DIRECTIVE | All of the data needs to be repeated exactly.

★ ★ ★ ★ ★

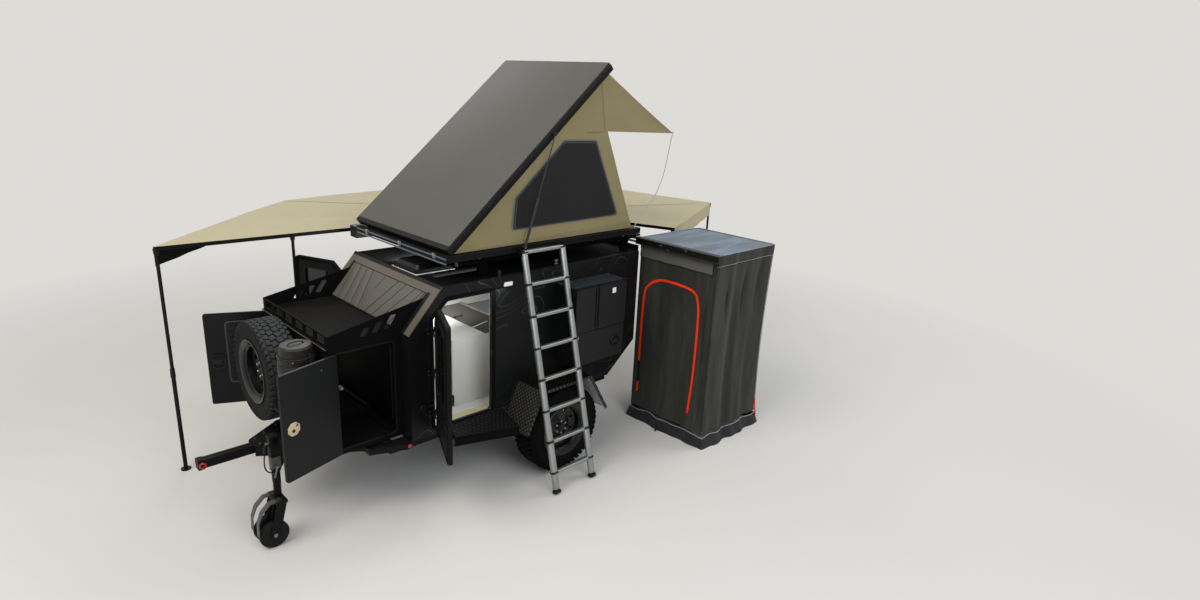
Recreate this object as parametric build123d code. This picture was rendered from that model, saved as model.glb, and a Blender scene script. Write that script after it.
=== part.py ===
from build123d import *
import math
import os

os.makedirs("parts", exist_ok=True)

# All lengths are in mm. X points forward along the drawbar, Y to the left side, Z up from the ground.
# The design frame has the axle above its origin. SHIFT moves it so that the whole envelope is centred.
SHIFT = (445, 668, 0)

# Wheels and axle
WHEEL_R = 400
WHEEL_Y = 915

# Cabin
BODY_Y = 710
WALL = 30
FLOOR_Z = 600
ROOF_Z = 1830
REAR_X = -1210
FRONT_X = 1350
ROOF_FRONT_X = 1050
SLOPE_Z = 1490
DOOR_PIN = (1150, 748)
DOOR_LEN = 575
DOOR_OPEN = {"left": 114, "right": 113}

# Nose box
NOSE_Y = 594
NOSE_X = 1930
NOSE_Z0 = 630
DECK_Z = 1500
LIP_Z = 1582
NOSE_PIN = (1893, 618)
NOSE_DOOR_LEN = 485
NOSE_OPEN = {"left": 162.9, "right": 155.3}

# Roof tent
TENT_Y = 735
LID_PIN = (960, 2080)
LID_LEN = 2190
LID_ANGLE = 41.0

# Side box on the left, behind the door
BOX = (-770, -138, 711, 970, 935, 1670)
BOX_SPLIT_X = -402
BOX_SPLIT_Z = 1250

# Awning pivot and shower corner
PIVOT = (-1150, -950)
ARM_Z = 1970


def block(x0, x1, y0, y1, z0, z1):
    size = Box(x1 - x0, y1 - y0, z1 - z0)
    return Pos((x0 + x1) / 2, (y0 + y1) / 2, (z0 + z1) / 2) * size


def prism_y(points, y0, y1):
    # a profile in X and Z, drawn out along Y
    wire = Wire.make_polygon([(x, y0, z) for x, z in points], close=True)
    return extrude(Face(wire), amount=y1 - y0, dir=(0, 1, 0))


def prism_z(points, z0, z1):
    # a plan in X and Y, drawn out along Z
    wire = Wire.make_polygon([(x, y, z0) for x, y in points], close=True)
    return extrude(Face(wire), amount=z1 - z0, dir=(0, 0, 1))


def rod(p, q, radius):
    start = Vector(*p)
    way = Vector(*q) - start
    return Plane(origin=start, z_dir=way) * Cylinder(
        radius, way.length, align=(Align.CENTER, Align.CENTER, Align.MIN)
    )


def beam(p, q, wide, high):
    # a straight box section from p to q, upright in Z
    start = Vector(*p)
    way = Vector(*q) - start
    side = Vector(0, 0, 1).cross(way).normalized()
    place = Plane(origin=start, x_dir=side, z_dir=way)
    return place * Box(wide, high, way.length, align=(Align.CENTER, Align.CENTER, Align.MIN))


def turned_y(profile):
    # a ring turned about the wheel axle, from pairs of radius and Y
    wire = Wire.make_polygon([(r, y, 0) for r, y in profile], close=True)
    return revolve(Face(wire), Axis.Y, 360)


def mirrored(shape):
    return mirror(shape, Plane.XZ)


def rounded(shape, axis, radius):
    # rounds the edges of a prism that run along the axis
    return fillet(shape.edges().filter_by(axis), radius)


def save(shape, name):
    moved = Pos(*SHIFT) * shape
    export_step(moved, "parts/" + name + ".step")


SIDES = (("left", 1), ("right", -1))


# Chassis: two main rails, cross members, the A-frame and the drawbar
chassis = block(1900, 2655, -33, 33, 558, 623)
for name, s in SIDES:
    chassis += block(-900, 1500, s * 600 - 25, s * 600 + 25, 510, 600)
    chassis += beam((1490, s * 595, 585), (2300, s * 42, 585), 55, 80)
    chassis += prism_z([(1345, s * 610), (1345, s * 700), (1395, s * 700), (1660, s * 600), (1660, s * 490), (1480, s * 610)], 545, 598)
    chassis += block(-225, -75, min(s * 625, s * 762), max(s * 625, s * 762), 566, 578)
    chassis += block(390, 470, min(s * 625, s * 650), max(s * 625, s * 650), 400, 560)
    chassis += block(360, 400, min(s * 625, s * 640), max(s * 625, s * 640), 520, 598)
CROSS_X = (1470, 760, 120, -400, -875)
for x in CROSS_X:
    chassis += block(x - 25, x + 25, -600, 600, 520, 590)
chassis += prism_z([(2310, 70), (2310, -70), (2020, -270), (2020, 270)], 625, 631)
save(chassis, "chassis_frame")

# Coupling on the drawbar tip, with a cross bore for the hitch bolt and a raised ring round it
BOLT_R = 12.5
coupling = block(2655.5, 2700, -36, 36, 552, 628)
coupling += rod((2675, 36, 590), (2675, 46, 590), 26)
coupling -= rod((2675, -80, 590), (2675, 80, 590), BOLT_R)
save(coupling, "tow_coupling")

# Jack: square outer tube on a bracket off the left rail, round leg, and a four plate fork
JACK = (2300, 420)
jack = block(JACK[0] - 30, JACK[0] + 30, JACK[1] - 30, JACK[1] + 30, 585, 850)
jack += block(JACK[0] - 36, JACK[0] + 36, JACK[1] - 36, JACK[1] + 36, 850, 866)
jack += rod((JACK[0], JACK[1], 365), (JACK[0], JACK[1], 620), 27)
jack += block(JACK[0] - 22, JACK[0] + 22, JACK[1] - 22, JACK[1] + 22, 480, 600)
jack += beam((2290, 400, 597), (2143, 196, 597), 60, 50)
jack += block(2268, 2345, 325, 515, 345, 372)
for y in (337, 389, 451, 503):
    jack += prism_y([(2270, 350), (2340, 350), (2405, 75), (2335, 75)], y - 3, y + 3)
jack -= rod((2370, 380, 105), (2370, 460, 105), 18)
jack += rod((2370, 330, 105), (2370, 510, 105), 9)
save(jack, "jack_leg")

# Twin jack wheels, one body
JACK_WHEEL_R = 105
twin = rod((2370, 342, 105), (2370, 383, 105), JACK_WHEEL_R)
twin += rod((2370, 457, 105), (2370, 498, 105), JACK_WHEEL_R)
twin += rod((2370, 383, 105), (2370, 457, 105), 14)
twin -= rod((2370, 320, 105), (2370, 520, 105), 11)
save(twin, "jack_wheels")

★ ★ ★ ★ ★

WRITTEN RESPONSE |
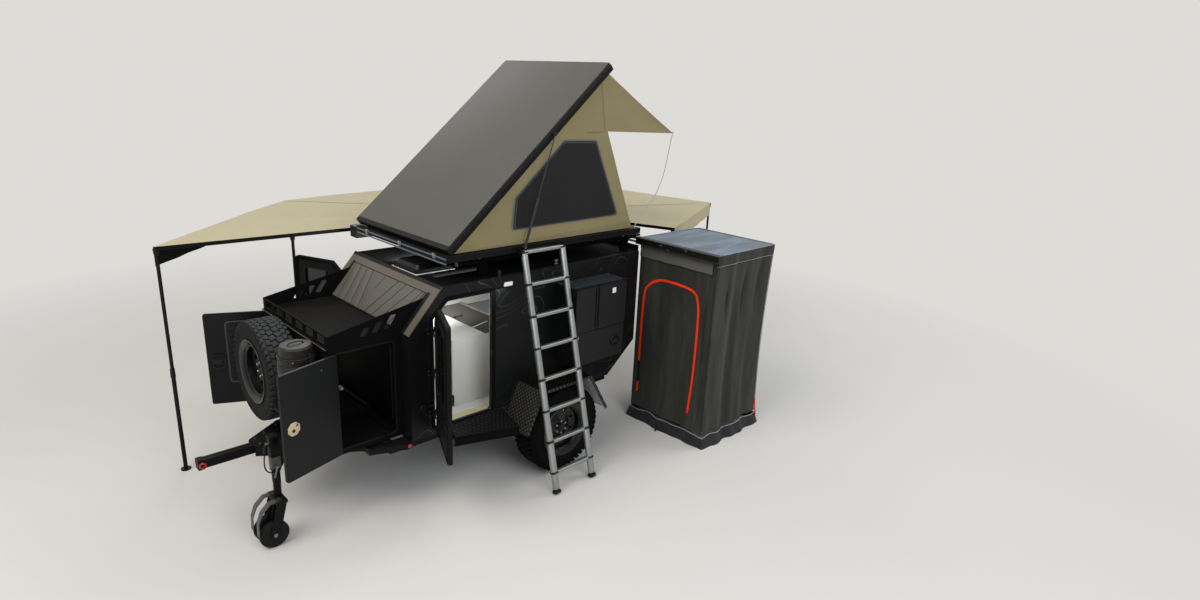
Recreate this object as parametric build123d code. This picture was rendered from that model, saved as model.glb, and a Blender scene script. Write that script after it.
=== part.py ===
from build123d import *
import math
import os

os.makedirs("parts", exist_ok=True)

# All lengths are in mm. X points forward along the drawbar, Y to the left side, Z up from the ground.
# The design frame has the axle above its origin. SHIFT moves it so that the whole envelope is centred.
SHIFT = (445, 668, 0)

# Wheels and axle
WHEEL_R = 400
WHEEL_Y = 915

# Cabin
BODY_Y = 710
WALL = 30
FLOOR_Z = 600
ROOF_Z = 1830
REAR_X = -1210
FRONT_X = 1350
ROOF_FRONT_X = 1050
SLOPE_Z = 1490
DOOR_PIN = (1150, 748)
DOOR_LEN = 575
DOOR_OPEN = {"left": 114, "right": 113}

# Nose box
NOSE_Y = 594
NOSE_X = 1930
NOSE_Z0 = 630
DECK_Z = 1500
LIP_Z = 1582
NOSE_PIN = (1893, 618)
NOSE_DOOR_LEN = 485
NOSE_OPEN = {"left": 162.9, "right": 155.3}

# Roof tent
TENT_Y = 735
LID_PIN = (960, 2080)
LID_LEN = 2190
LID_ANGLE = 41.0

# Side box on the left, behind the door
BOX = (-770, -138, 711, 970, 935, 1670)
BOX_SPLIT_X = -402
BOX_SPLIT_Z = 1250

# Awning pivot and shower corner
PIVOT = (-1150, -950)
ARM_Z = 1970


def block(x0, x1, y0, y1, z0, z1):
    size = Box(x1 - x0, y1 - y0, z1 - z0)
    return Pos((x0 + x1) / 2, (y0 + y1) / 2, (z0 + z1) / 2) * size


def prism_y(points, y0, y1):
    # a profile in X and Z, drawn out along Y
    wire = Wire.make_polygon([(x, y0, z) for x, z in points], close=True)
    return extrude(Face(wire), amount=y1 - y0, dir=(0, 1, 0))


def prism_z(points, z0, z1):
    # a plan in X and Y, drawn out along Z
    wire = Wire.make_polygon([(x, y, z0) for x, y in points], close=True)
    return extrude(Face(wire), amount=z1 - z0, dir=(0, 0, 1))


def rod(p, q, radius):
    start = Vector(*p)
    way = Vector(*q) - start
    return Plane(origin=start, z_dir=way) * Cylinder(
        radius, way.length, align=(Align.CENTER, Align.CENTER, Align.MIN)
    )


def beam(p, q, wide, high):
    # a straight box section from p to q, upright in Z
    start = Vector(*p)
    way = Vector(*q) - start
    side = Vector(0, 0, 1).cross(way).normalized()
    place = Plane(origin=start, x_dir=side, z_dir=way)
    return place * Box(wide, high, way.length, align=(Align.CENTER, Align.CENTER, Align.MIN))


def turned_y(profile):
    # a ring turned about the wheel axle, from pairs of radius and Y
    wire = Wire.make_polygon([(r, y, 0) for r, y in profile], close=True)
    return revolve(Face(wire), Axis.Y, 360)


def mirrored(shape):
    return mirror(shape, Plane.XZ)


def rounded(shape, axis, radius):
    # rounds the edges of a prism that run along the axis
    return fillet(shape.edges().filter_by(axis), radius)


def save(shape, name):
    moved = Pos(*SHIFT) * shape
    export_step(moved, "parts/" + name + ".step")


SIDES = (("left", 1), ("right", -1))


# Chassis: two main rails, cross members, the A-frame and the drawbar
chassis = block(1900, 2655, -33, 33, 558, 623)
for name, s in SIDES:
    chassis += block(-900, 1500, s * 600 - 25, s * 600 + 25, 510, 600)
    chassis += beam((1490, s * 595, 585), (2300, s * 42, 585), 55, 80)
    chassis += prism_z([(1345, s * 610), (1345, s * 700), (1395, s * 700), (1660, s * 600), (1660, s * 490), (1480, s * 610)], 545, 598)
    chassis += block(-225, -75, min(s * 625, s * 762), max(s * 625, s * 762), 566, 578)
    chassis += block(390, 470, min(s * 625, s * 650), max(s * 625, s * 650), 400, 560)
    chassis += block(360, 400, min(s * 625, s * 640), max(s * 625, s * 640), 520, 598)
CROSS_X = (1470, 760, 120, -400, -875)
for x in CROSS_X:
    chassis += block(x - 25, x + 25, -600, 600, 520, 590)
chassis += prism_z([(2310, 70), (2310, -70), (2020, -270), (2020, 270)], 625, 631)
save(chassis, "chassis_frame")

# Coupling on the drawbar tip, with a cross bore for the hitch bolt and a raised ring round it
BOLT_R = 12.5
coupling = block(2655.5, 2700, -36, 36, 552, 628)
coupling += rod((2675, 36, 590), (2675, 46, 590), 26)
coupling -= rod((2675, -80, 590), (2675, 80, 590), BOLT_R)
save(coupling, "tow_coupling")

# Jack: square outer tube on a bracket off the left rail, round leg, and a four plate fork
JACK = (2300, 420)
jack = block(JACK[0] - 30, JACK[0] + 30, JACK[1] - 30, JACK[1] + 30, 585, 850)
jack += block(JACK[0] - 36, JACK[0] + 36, JACK[1] - 36, JACK[1] + 36, 850, 866)
jack += rod((JACK[0], JACK[1], 365), (JACK[0], JACK[1], 620), 27)
jack += block(JACK[0] - 22, JACK[0] + 22, JACK[1] - 22, JACK[1] + 22, 480, 600)
jack += beam((2290, 400, 597), (2143, 196, 597), 60, 50)
jack += block(2268, 2345, 325, 515, 345, 372)
for y in (337, 389, 451, 503):
    jack += prism_y([(2270, 350), (2340, 350), (2405, 75), (2335, 75)], y - 3, y + 3)
jack -= rod((2370, 380, 105), (2370, 460, 105), 18)
jack += rod((2370, 330, 105), (2370, 510, 105), 9)
save(jack, "jack_leg")

# Twin jack wheels, one body
JACK_WHEEL_R = 105
twin = rod((2370, 342, 105), (2370, 383, 105), JACK_WHEEL_R)
twin += rod((2370, 457, 105), (2370, 498, 105), JACK_WHEEL_R)
twin += rod((2370, 383, 105), (2370, 457, 105), 14)
twin -= rod((2370, 320, 105), (2370, 520, 105), 11)
save(twin, "jack_wheels")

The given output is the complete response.